* Dataset section:
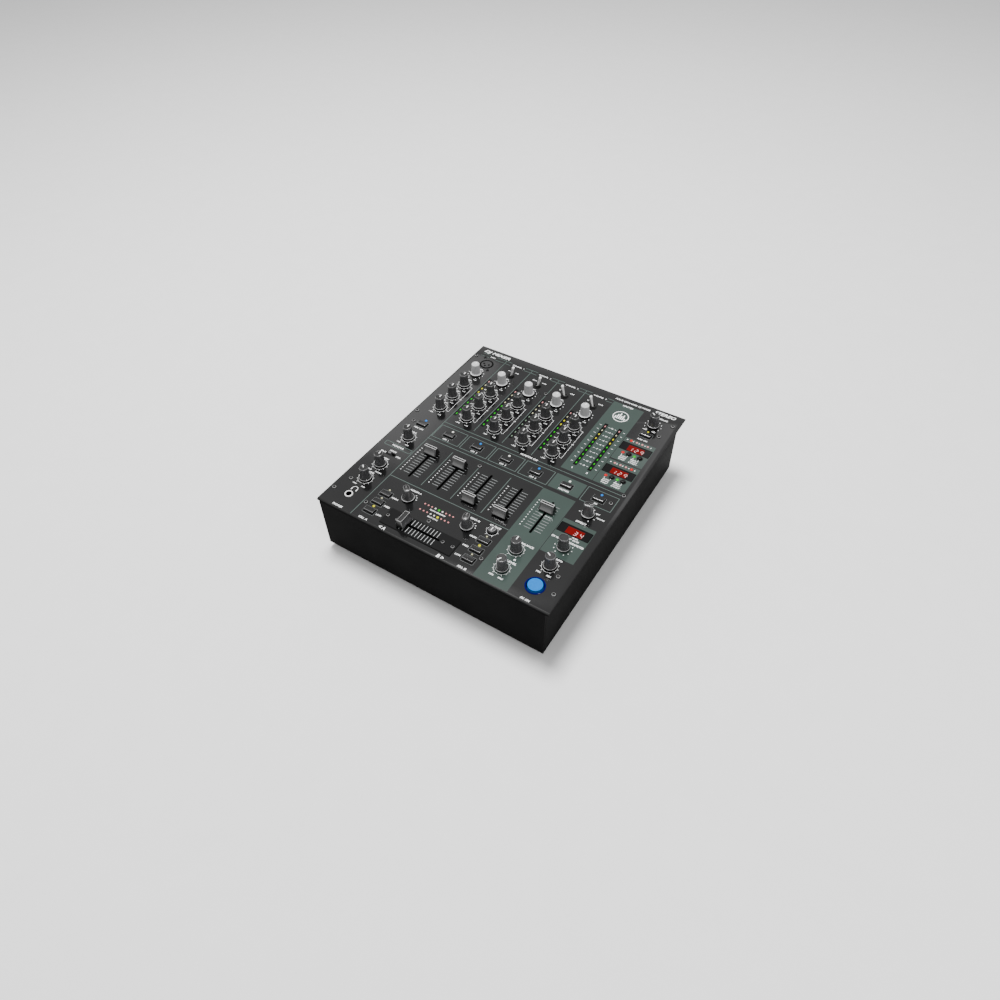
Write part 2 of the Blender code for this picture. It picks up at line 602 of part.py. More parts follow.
def make_keys(name, places, webs, look):
    """Rectangular keys that taper a little above the panel. The first one is the origin."""
    crown = (KEY[0] - 1.2 * MM, KEY[1] - 1.2 * MM)
    first = places[0]
    bm = bmesh.new()
    for place in places:
        centre = (place[0] - first[0], place[1] - first[1])
        rings = [rectangle(KEY, -KEY_DEPTH, centre), rectangle(KEY, 1.2 * MM, centre)]
        add_loft(bm, rings + [rectangle(crown, KEY_HEIGHT, centre)])
    keys = make_object(name, bm, (*first, PANEL_TOP), look=look)
    add_webs(keys, webs, first)


def make_round_keys(name, places, webs, radius, height, sides, look):
    first = places[0]
    bm = bmesh.new()
    for place in places:
        centre = (place[0] - first[0], place[1] - first[1])
        add_pin(bm, radius, sides, centre, -KEY_DEPTH, height)
    keys = make_object(name, bm, (*first, PANEL_TOP), look=look)
    add_webs(keys, webs, first)
    shade(keys)


def make_mode_switch(look):
    """Slide switch: a small cap on a tongue that runs along X."""
    bm = bmesh.new()
    tongue = (3 * MM, 2 * MM)
    rings = [rectangle(tongue, -8 * MM), rectangle(tongue, -3.5 * MM)]
    add_loft(bm, rings + [rectangle((4.5 * MM, 2.6 * MM), -3.5 * MM),
                          rectangle((4.5 * MM, 2.6 * MM), 2.5 * MM)])
    offset = 2 * MM
    make_object("phones_mode_switch", bm, (MODE_SWITCH[0] - offset, MODE_SWITCH[1], PANEL_TOP),
                look=look)


def make_power_switch(look):
    """Rocker that tips about X in its frame on the rear wall."""
    width, height = ROCKER
    half = height / 2
    outline = [(-half, 3.4 * MM), (-half, -1 * MM), (-5 * MM, -4.5 * MM), (5 * MM, -4.5 * MM)]
    outline += [(half, -1 * MM), (half, 0.6 * MM), (0, 1 * MM)]
    bm = bmesh.new()
    sides = (-width / 2, width / 2)
    add_loft(bm, [[Vector((x, y, z)) for z, y in outline[::-1]] for x in sides][::-1])
    bmesh.ops.recalc_face_normals(bm, faces=bm.faces)
    x, z = POWER_SWITCH
    make_object("power_switch", bm, (x, REAR_WALL_Y, z), look=look)


def build():
    clear_scene()
    dark_paint = material("dark_grey_paint", (0.055, 0.055, 0.056), 0.45)
    black_paint = material("black_paint", (0.012, 0.012, 0.012), 0.5)
    plate_paint = material("plate_paint", (0.03, 0.03, 0.031), 0.4)
    rubber = material("rubber", (0.02, 0.02, 0.02), 0.85)
    board = material("circuit_board", (0.02, 0.12, 0.05), 0.5)
    black_plastic = material("black_plastic", (0.018, 0.018, 0.018), 0.4)
    soft_black = material("soft_touch_black", (0.025, 0.025, 0.025), 0.6)
    white_plastic = material("white_plastic", (0.72, 0.72, 0.72), 0.35)
    key_plastic = material("key_plastic", (0.03, 0.03, 0.03), 0.35)
    blue_lens = material("blue_lens", (0.06, 0.35, 1.0), 0.25)
    nickel = material("nickel", (0.75, 0.75, 0.73), 0.2, 1.0)

    make_top_panel(dark_paint)
    make_chassis_tray(black_paint)
    make_crossfader_plate(plate_paint)
    make_feet(rubber)
    make_control_board(board)
    make_phones_jack(nickel)
    make_rear_board(black_plastic)

    gain_radii = (8.2 * MM, 6.4 * MM, 5.4 * MM)
    control_radii = (7.6 * MM, 5.9 * MM, 5.2 * MM)
    for strip, x in STRIPS.items():
        name = f"gain_knob_{strip}"
        make_round_knob(name, (x, GAIN_ROW_Y), gain_radii, GAIN_KNOB_HEIGHT, white_plastic)
        for row, band in enumerate(EQ_BANDS):
            centre = (x, EQ_TOP_ROW_Y - EQ_PITCH * row)
            make_round_knob(f"eq_{band}_knob_{strip}", centre, control_radii, KNOB_HEIGHT, soft_black)
    for name, centre in CONTROL_KNOBS.items():
        make_round_knob(name, centre, control_radii, KNOB_HEIGHT, soft_black)
    for name, (x, y, pointer) in POINTER_KNOBS.items():
        make_pointer_knob(name, x, y, pointer, soft_black)
    curve_radii = (4.9 * MM, 4.6 * MM, 4.2 * MM)
    make_round_knob("crossfader_curve_knob", CURVE_KNOB, curve_radii, 4.5 * MM, soft_black)

    for name, (x, y) in FADERS.items():
        make_fader(name, x, y, black_plastic)
    crossfader_x = CROSSFADER_MIDDLE_X - FADER_TRAVEL / 2
    make_fader("crossfader", crossfader_x, CROSSFADER_Y, black_plastic, along_x=True)
    for index, (centre, lean) in enumerate(zip(toggle_places(), TOGGLE_LEANS), 1):
        make_toggle(f"input_toggle_{index}", centre, lean, nickel)

    make_keys("row_buttons", ROW_KEYS, ROW_WEB, key_plastic)
    make_keys("kill_buttons_a", KILL_A_KEYS, [(KILL_WEB, KILL_A_KEYS[1])], key_plastic)
    make_keys("kill_buttons_b", KILL_B_KEYS, [(KILL_WEB, KILL_B_KEYS[1])], key_plastic)
    make_keys("surround_on_button", [SURROUND_KEY], [], key_plastic)
    beat_height = 2.5 * MM
    make_round_keys("beat_buttons", BEAT_KEYS, BEAT_WEBS, ROUND_KEY_RADIUS, beat_height, 8,
                    key_plastic)
    fx_height = 2.4 * MM
    make_round_keys("fx_on_button", [FX_BUTTON], [], FX_BUTTON_RADIUS, fx_height, 16, blue_lens)
    make_mode_switch(key_plastic)
    make_power_switch(black_plastic)


build()
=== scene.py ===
"""Looks of a four-channel DJ mixer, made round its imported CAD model.

Lengths are in millimetres up to finished_mesh and place_piece, which turn them into metres.
X runs to the right, Y to the back and Z up. Places come from the CAD nodes' boxes where a
node has its own, and from the named lists below where one node holds several pieces.
"""

import math

import bmesh
import bpy
from mathutils import Matrix, Vector


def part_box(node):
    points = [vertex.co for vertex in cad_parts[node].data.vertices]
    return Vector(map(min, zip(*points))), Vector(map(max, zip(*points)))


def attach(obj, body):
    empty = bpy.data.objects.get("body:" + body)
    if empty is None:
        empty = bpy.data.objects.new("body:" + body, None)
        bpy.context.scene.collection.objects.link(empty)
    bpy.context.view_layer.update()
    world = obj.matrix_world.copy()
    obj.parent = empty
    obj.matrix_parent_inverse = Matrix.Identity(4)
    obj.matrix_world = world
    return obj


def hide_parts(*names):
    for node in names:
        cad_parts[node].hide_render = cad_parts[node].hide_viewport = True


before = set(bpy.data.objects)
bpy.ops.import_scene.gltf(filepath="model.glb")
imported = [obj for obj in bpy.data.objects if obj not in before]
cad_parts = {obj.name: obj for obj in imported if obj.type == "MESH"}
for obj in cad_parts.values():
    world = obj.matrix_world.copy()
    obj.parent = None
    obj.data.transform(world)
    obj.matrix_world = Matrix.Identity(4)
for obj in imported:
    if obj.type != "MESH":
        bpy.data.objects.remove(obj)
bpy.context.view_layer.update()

MM = 0.001


def limits(node):
    """Lowest and highest corner of a CAD node, in millimetres."""
    low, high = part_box(node)
    return low / MM, high / MM


def middle(node):
    low, high = limits(node)
    return (low + high) / 2


def spot(node):
    """Where a CAD node's middle is on the panel."""
    return tuple(middle(node).xy)


# Sizes and places taken from the frame.
PANEL_LOW, PANEL_HIGH = limits("top_panel")
TRAY_LOW, TRAY_HIGH = limits("chassis_tray")
PLATE_LOW, PLATE_HIGH = limits("crossfader_plate")
TOP = PANEL_HIGH.z
STRIPS = ("mic", "ch1", "ch2", "ch3", "ch4")
EQ_BANDS = ("high", "mid", "low")
STRIP_X = [middle(f"gain_knob_{strip}").x for strip in STRIPS]
CHANNEL_X = STRIP_X[1:]
MIC_X = STRIP_X[0]
MASTER_X = middle("master_fader").x
FX_X = middle("fx_select_knob").x
COLUMNS = STRIP_X + [MASTER_X, FX_X]
GAIN_Y = middle("gain_knob_mic").y
EQ_Y = [middle(f"eq_{band}_knob_mic").y for band in EQ_BANDS]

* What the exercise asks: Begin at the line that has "for index, (centre, lean)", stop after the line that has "zip(*points))), Vector(map(max, zip(*points)))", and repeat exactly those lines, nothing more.

* Right answer:
    for index, (centre, lean) in enumerate(zip(toggle_places(), TOGGLE_LEANS), 1):
        make_toggle(f"input_toggle_{index}", centre, lean, nickel)

    make_keys("row_buttons", ROW_KEYS, ROW_WEB, key_plastic)
    make_keys("kill_buttons_a", KILL_A_KEYS, [(KILL_WEB, KILL_A_KEYS[1])], key_plastic)
    make_keys("kill_buttons_b", KILL_B_KEYS, [(KILL_WEB, KILL_B_KEYS[1])], key_plastic)
    make_keys("surround_on_button", [SURROUND_KEY], [], key_plastic)
    beat_height = 2.5 * MM
    make_round_keys("beat_buttons", BEAT_KEYS, BEAT_WEBS, ROUND_KEY_RADIUS, beat_height, 8,
                    key_plastic)
    fx_height = 2.4 * MM
    make_round_keys("fx_on_button", [FX_BUTTON], [], FX_BUTTON_RADIUS, fx_height, 16, blue_lens)
    make_mode_switch(key_plastic)
    make_power_switch(black_plastic)


build()
=== scene.py ===
"""Looks of a four-channel DJ mixer, made round its imported CAD model.

Lengths are in millimetres up to finished_mesh and place_piece, which turn them into metres.
X runs to the right, Y to the back and Z up. Places come from the CAD nodes' boxes where a
node has its own, and from the named lists below where one node holds several pieces.
"""

import math

import bmesh
import bpy
from mathutils import Matrix, Vector


def part_box(node):
    points = [vertex.co for vertex in cad_parts[node].data.vertices]
    return Vector(map(min, zip(*points))), Vector(map(max, zip(*points)))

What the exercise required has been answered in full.